Starting at the line that contains "valveTrim(side, x);", reproduce each line exactly up to and including the line that contains "zip(*points))), Vector(map(max, zip(*points)))". Reproduce nothing else.

*Records to process*:
______________________________
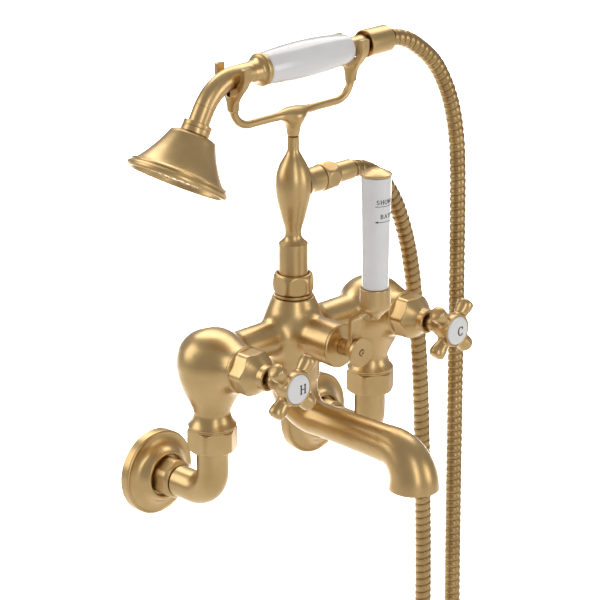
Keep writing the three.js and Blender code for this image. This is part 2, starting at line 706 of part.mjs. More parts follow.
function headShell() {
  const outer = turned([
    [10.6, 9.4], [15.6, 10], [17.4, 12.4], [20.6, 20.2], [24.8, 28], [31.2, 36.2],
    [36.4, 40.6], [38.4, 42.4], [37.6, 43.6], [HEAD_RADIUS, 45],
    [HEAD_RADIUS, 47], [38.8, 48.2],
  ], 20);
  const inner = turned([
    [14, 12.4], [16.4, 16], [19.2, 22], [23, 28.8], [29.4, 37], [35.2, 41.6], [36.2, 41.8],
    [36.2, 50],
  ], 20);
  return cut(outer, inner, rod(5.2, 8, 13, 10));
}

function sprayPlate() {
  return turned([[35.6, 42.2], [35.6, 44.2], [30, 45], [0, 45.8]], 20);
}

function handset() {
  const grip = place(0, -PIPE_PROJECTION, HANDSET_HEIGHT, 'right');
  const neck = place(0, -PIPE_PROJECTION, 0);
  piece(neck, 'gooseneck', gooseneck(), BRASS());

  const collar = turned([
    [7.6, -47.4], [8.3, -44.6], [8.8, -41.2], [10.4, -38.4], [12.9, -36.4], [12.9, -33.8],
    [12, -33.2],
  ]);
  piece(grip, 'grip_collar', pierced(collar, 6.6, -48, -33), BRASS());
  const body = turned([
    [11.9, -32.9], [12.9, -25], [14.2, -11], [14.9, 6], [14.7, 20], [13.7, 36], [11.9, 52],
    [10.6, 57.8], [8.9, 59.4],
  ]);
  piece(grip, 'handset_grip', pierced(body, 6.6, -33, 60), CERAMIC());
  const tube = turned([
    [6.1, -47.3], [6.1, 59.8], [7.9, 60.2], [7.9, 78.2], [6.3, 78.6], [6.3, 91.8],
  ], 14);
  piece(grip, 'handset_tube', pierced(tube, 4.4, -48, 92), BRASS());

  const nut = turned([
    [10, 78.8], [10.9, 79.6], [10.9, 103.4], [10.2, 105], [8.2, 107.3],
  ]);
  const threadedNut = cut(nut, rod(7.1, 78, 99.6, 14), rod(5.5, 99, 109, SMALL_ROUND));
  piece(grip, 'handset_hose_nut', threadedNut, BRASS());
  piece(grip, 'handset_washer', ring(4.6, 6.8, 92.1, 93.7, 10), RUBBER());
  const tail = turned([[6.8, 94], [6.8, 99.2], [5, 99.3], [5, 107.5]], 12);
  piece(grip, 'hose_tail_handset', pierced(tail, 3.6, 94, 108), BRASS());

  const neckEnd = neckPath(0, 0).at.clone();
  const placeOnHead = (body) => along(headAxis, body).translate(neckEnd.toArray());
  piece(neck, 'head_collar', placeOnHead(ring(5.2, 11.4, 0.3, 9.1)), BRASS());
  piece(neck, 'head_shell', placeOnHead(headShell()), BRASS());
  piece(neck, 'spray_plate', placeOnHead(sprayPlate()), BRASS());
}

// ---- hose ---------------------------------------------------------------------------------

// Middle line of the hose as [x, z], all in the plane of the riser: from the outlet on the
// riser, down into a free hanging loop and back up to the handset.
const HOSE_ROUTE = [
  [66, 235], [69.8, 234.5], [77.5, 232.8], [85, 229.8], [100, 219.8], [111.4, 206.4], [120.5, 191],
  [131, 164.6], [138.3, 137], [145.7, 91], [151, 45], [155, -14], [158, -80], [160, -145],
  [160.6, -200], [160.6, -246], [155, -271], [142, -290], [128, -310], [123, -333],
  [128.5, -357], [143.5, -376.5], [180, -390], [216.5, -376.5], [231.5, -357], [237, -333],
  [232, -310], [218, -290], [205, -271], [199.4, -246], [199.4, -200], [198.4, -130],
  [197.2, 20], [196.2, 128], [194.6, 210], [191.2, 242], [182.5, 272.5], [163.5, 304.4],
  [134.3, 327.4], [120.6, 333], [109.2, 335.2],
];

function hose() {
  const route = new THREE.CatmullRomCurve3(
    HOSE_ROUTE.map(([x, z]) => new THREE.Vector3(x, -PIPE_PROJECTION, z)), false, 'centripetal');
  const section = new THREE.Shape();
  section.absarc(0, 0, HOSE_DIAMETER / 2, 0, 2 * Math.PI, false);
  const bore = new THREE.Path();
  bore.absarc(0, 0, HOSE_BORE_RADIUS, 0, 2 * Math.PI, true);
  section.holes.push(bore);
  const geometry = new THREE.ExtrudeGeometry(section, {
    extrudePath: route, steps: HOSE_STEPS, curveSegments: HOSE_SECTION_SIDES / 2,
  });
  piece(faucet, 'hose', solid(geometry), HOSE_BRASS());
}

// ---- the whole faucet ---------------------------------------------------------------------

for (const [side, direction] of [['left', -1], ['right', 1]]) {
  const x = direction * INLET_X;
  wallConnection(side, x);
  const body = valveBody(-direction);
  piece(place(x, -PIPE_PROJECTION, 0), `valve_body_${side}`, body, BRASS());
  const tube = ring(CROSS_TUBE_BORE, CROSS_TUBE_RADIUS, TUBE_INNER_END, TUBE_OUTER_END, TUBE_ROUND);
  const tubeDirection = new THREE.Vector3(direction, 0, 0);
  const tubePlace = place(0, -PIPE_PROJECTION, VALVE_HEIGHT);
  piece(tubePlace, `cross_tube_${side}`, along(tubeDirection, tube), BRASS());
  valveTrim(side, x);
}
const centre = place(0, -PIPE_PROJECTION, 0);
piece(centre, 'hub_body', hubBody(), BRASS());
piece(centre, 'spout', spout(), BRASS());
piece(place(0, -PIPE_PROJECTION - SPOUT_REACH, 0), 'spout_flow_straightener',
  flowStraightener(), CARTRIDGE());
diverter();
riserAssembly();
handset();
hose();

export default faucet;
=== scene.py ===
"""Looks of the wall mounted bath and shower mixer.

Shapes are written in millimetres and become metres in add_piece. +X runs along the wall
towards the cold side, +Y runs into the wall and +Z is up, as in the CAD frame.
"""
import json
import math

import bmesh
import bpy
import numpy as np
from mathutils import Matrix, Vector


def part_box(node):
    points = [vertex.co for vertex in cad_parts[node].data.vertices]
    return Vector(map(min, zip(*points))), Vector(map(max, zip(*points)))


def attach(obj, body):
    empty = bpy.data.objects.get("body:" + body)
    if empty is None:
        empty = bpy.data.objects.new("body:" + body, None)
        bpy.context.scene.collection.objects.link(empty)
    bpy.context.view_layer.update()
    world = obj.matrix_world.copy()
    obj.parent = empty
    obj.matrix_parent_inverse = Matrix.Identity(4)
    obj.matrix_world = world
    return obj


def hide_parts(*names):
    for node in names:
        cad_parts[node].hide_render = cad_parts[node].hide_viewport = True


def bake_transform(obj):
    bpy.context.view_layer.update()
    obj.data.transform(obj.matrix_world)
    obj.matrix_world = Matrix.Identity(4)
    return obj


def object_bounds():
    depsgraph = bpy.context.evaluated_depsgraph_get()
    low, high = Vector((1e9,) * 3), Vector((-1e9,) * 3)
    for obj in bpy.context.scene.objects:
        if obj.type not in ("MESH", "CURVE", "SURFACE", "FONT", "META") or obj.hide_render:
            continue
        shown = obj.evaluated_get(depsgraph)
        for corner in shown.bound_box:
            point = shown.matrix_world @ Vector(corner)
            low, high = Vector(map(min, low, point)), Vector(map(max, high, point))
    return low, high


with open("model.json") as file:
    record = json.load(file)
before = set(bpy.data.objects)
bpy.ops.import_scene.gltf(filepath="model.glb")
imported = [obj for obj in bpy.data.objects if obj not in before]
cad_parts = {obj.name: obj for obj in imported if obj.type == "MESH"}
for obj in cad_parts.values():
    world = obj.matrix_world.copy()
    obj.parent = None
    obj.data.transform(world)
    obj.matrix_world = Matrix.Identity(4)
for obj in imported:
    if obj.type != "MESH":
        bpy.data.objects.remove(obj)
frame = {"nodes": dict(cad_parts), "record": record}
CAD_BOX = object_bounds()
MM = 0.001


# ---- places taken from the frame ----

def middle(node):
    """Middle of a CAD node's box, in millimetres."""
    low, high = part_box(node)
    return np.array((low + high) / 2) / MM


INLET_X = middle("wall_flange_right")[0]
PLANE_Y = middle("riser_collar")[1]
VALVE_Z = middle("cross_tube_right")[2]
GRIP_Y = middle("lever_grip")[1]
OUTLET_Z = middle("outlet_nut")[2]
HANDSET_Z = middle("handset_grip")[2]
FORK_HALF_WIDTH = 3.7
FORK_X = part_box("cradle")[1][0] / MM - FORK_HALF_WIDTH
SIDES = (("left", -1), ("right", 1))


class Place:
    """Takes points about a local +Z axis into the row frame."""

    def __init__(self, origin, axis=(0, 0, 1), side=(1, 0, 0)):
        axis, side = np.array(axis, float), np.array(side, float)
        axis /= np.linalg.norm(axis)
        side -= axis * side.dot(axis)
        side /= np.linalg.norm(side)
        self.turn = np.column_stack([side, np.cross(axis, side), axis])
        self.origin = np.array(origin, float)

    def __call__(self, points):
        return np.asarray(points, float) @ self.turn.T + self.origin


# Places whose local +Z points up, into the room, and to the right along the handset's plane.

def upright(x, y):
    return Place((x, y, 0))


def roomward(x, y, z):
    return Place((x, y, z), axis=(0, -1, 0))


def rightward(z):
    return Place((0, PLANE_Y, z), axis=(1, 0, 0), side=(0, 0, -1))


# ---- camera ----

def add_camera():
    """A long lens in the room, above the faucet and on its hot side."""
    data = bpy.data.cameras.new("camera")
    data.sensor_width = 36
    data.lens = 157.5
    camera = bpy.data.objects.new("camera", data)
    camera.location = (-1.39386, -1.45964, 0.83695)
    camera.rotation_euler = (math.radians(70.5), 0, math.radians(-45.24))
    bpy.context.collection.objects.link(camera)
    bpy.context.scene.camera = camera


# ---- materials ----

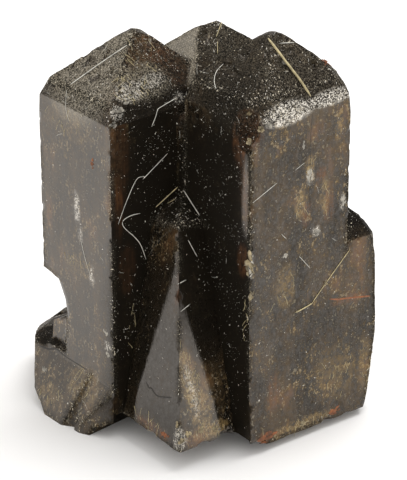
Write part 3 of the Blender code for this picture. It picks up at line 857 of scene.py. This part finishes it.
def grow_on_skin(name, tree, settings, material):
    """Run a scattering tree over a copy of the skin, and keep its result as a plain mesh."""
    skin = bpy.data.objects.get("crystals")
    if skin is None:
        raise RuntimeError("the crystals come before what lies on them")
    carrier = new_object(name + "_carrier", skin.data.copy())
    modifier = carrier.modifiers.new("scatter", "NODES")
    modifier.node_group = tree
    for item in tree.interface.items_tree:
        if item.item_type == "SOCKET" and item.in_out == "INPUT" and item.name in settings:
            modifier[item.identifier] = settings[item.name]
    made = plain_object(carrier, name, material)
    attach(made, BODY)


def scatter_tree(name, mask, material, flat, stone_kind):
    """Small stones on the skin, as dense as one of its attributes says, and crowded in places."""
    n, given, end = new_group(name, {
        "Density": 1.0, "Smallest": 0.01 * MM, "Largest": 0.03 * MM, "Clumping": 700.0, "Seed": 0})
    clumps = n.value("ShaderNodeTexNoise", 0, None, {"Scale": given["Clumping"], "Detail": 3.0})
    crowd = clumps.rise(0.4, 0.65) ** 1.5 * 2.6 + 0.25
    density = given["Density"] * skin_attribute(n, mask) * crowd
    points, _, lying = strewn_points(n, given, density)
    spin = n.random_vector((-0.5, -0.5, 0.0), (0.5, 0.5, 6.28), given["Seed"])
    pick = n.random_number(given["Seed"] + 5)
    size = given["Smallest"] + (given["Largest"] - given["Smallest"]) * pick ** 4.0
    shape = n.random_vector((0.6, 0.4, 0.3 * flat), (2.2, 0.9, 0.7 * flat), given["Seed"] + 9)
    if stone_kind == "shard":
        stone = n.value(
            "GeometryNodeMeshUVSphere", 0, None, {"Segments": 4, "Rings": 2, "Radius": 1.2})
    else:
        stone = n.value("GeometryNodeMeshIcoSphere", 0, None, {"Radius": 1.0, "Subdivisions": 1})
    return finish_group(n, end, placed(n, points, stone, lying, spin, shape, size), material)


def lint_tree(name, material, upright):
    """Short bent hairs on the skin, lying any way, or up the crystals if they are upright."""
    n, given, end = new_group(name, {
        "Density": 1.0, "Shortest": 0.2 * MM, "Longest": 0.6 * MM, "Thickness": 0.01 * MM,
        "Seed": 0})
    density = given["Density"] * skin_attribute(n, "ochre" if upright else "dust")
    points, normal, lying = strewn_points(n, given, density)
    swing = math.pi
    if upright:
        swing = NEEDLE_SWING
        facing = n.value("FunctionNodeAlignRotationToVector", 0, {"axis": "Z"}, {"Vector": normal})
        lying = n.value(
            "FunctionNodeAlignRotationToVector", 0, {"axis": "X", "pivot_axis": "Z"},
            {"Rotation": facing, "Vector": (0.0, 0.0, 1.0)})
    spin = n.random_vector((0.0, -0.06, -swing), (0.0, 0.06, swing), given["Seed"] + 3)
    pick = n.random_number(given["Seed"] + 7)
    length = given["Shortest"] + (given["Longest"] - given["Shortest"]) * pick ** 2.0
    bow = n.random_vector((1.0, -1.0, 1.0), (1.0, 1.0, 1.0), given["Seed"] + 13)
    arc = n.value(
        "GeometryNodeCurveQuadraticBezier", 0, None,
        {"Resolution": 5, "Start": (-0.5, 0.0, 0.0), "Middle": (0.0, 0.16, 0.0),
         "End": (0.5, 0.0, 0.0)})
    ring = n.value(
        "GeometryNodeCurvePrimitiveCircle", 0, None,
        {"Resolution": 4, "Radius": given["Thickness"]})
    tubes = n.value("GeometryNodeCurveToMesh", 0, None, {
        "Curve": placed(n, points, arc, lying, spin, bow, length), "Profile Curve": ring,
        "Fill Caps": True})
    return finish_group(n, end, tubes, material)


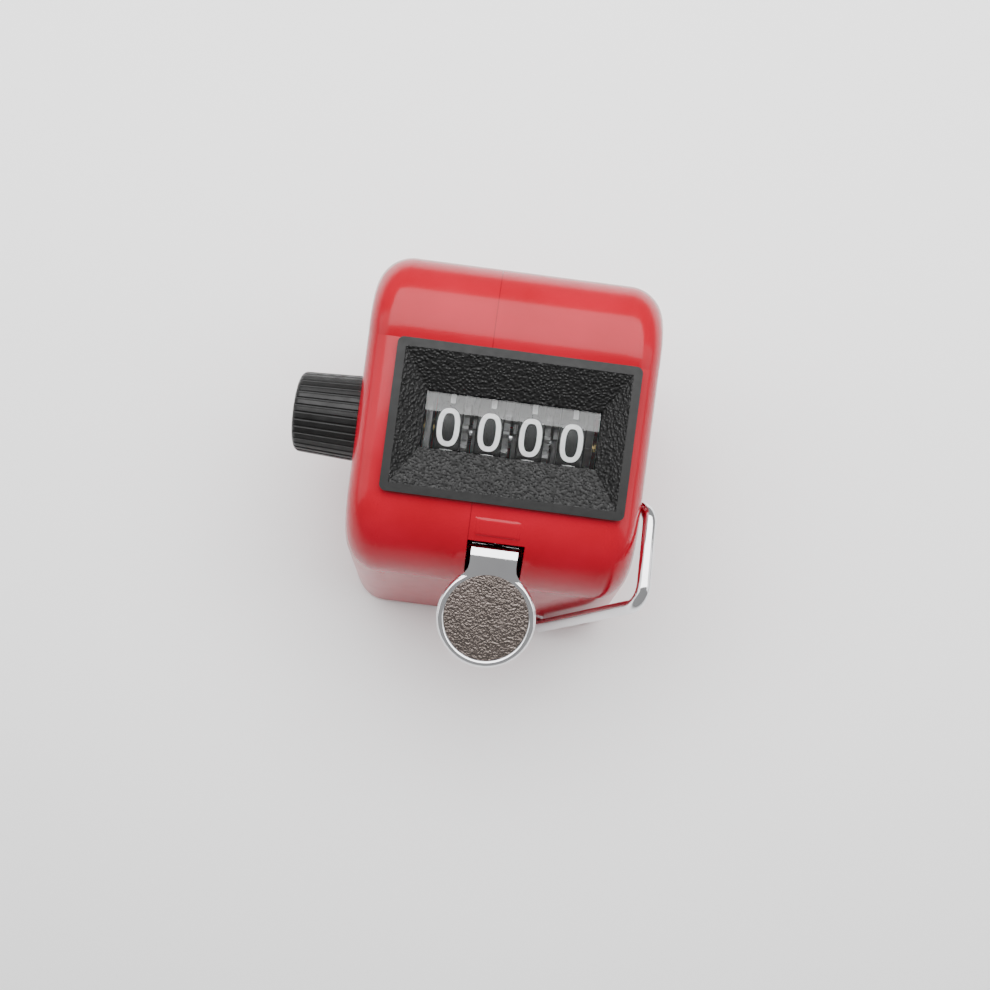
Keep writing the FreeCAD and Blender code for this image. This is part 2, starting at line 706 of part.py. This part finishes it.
______________________________
*Answer for the task*:
  valveTrim(side, x);
}
const centre = place(0, -PIPE_PROJECTION, 0);
piece(centre, 'hub_body', hubBody(), BRASS());
piece(centre, 'spout', spout(), BRASS());
piece(place(0, -PIPE_PROJECTION - SPOUT_REACH, 0), 'spout_flow_straightener',
  flowStraightener(), CARTRIDGE());
diverter();
riserAssembly();
handset();
hose();

export default faucet;
=== scene.py ===
"""Looks of the wall mounted bath and shower mixer.

Shapes are written in millimetres and become metres in add_piece. +X runs along the wall
towards the cold side, +Y runs into the wall and +Z is up, as in the CAD frame.
"""
import json
import math

import bmesh
import bpy
import numpy as np
from mathutils import Matrix, Vector


def part_box(node):
    points = [vertex.co for vertex in cad_parts[node].data.vertices]
    return Vector(map(min, zip(*points))), Vector(map(max, zip(*points)))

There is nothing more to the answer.